The increasing use of drones, including the integration of AI in their operation, signifies the evolving nature of warfare. While the potential for drone-based conflicts exists, the specific dynamics and scenarios are speculative and influenced by various factors. Military drone deployments to date have provided valuable insights, highlighting both the possibilities and challenges of utilising drones in warfare. 

Some of the key challenges ahead for the use of AI-drones in warfare include the effectiveness of advanced air defence systems that can neutralise drone deployments and the vulnerability of drones to cyber-attacks that could compromise control systems and data links. Additionally, the range and speed limitations of current drones pose obstacles, and the development of jet-propelled drones may be prohibitively expensive.

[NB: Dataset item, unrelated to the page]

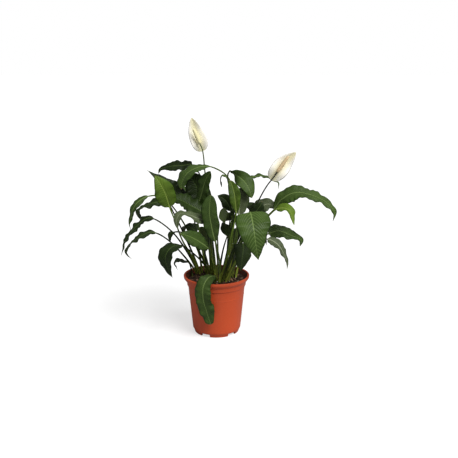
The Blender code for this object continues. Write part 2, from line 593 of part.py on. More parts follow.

Lessons from military drone deployments so far emphasise the significance of adhering to international laws and regulations governing the use of drones in armed conflicts and, thankfully, efforts are being made to establish guidelines to ensure compliance with international humanitarian law. 

Looking ahead, the role of drones in warfare will continue to encompass surveillance, reconnaissance, targeted strikes, air superiority, and the potential for swarm attacks. Land-based drones, or UGVs, will also have various applications, including reconnaissance, target acquisition, logistics, and force protection. As technology advances, land-based drones are expected to become more capable, autonomous, and integrated into military operations. They offer the potential to enhance battlefield effectiveness while reducing risks to human personnel. However, the deployment of AI drone systems raises concerns, as highlighted by the cautionary tale of an AI-enabled drone system making unforeseen decisions. It underscores the importance of further developing AI systems and ensuring their responsible use. 

Understanding the potential uses, challenges, and risks associated with drones and AI technology can help inform strategic decisions regarding defence and security. It is, however, also very important to consider the legal and ethical implications surrounding the use of drones in warfare, ensuring compliance with relevant regulations and international norms. 

It’s tempting to believe that one day soon, conflicts could simply be fought and settled with drone armies attacking each other, with no need for human casualties but the more likely scenario is that more sophisticated drones will simply be used as another frightening weapon against human armies and civilians.

The fall-out to civilian usage (e.g. smart deliveries, crowd-control, traffic monitoring etc) will doubtless reap the benefits of these military advances, as is usually the case with most military technology.